A 2010 study published in Molecular Biology and Evolution indicates that the habitual wearing of clothing began at some point in time between 83,000 and 170,000 years ago based upon a genetic analysis indicating when clothing lice diverged from their head louse ancestors. That information suggests that the use of clothing likely originated with anatomically-modern humans in Africa prior to their migration to colder climates, which made the migration possible.

Some of the technology for what is now called clothing may have originated to make other types of adornment, including jewelry, body paint, tattoos, and other body modifications, "dressing" the naked body without concealing it. According to Mark Leary and Nicole R. Buttermore, body adornment is one of the changes that occurred in the late Paleolithic (40,000 to 60,000 years ago) in which humans became not only anatomically modern but also behaviorally modern, and capable of self-reflection and symbolic interaction. More recent studies place the use of adornment at 77,000 years ago in South Africa, and 90,000—100,000 years ago in Palestine and Algeria. While modesty may be a factor, often overlooked purposes for body coverings are camouflage used by hunters, body armor, and costumes used to impersonate "spirit-beings".

The origin of complex, fitted clothing required the invention of fine stone knives for cutting skins into pieces, and the eyed needle for sewing. This was done by Cro-Magnons, who migrated to Europe around 35,000 years ago. The Neanderthal occupied the same region, but became extinct in part because they could not make fitted garments, but draped themselves with crudely cut skins—based upon their simple stone tools—which did not provide the warmth needed to survive as the climate grew colder in the Last Glacial Period. In addition to being less functional, the simple wrappings would not have been habitually worn by Neanderthal because they were more tolerant to the cold than Homo sapiens and would not have acquired the secondary functions of decoration and promoting modesty.

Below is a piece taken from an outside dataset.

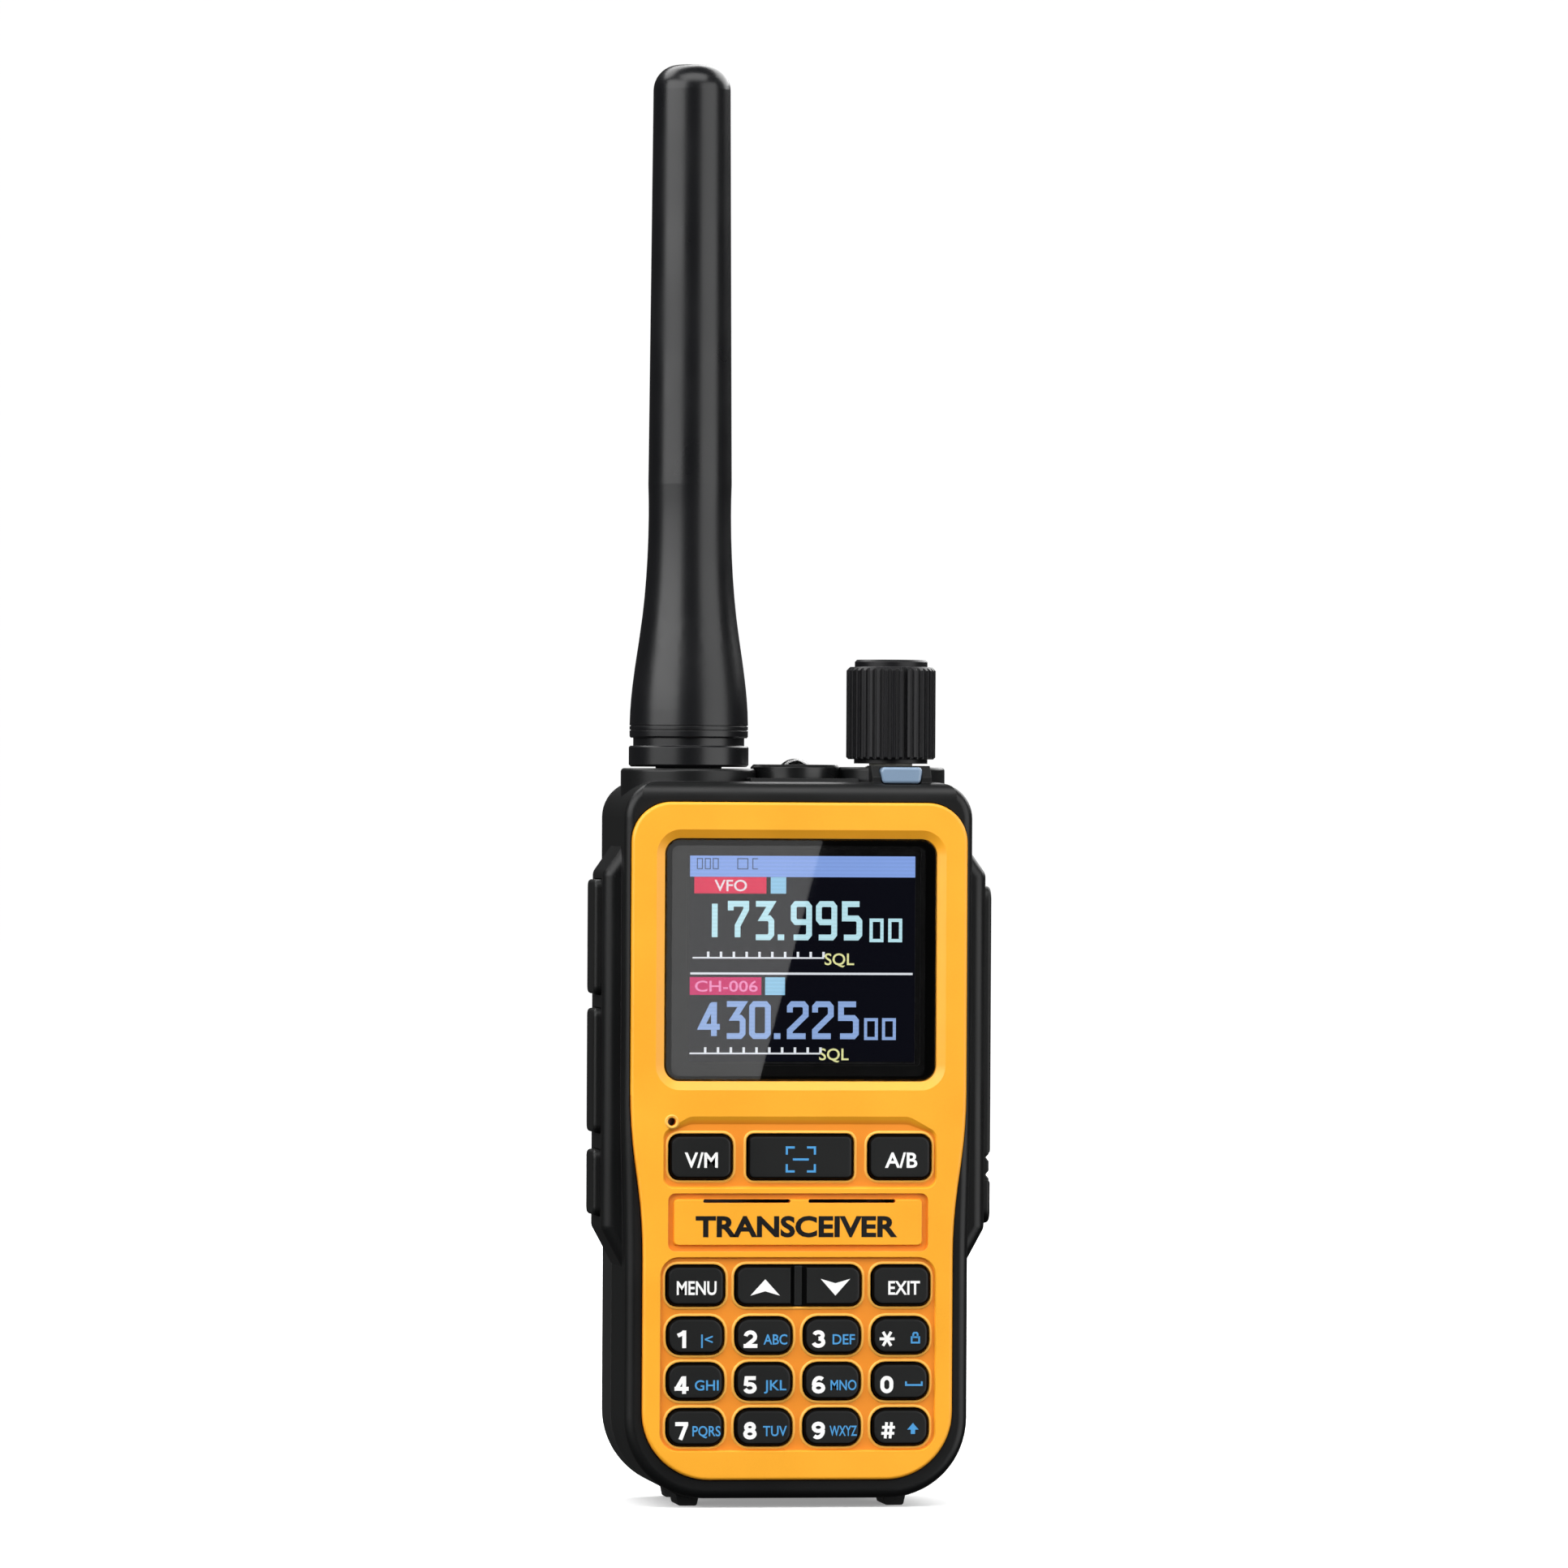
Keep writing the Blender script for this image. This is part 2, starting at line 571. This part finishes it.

The earliest archeological evidence of fabric clothing is inferred from representations in figurines in the southern Levant, dated between 11,700 and 10,500 years ago. The surviving examples of woven cloth are linen from Egypt dated 5000 BCE, while knotted or twisted flax fibers have been found as early as 7000 BCE.

Adults are rarely completely naked in modern societies and cover at least their genitals, but adornments and clothing often emphasize, enhance, or otherwise call attention to the sexuality of the body.